* begin *

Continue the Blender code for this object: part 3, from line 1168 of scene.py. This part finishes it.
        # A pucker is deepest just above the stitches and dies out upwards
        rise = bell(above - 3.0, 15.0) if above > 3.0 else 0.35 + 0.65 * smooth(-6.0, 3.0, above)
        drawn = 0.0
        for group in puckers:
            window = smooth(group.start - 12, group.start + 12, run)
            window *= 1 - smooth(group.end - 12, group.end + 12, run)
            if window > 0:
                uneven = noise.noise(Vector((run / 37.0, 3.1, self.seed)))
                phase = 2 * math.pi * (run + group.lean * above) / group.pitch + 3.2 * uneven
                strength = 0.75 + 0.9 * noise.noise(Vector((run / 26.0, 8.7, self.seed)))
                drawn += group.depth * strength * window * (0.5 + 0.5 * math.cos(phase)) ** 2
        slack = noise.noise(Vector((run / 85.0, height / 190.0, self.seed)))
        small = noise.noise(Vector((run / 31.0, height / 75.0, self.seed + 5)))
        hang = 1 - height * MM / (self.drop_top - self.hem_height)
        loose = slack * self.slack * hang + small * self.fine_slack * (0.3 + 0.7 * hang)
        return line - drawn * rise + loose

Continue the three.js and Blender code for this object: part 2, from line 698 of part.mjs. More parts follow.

* end *

OBJECTIVE: In the listing, find all lines with the string "from" and copy them.

WRITTEN ANSWER:
Continue the Blender code for this object: part 3, from line 1168 of scene.py. This part finishes it.
Continue the three.js and Blender code for this object: part 2, from line 698 of part.mjs. More parts follow.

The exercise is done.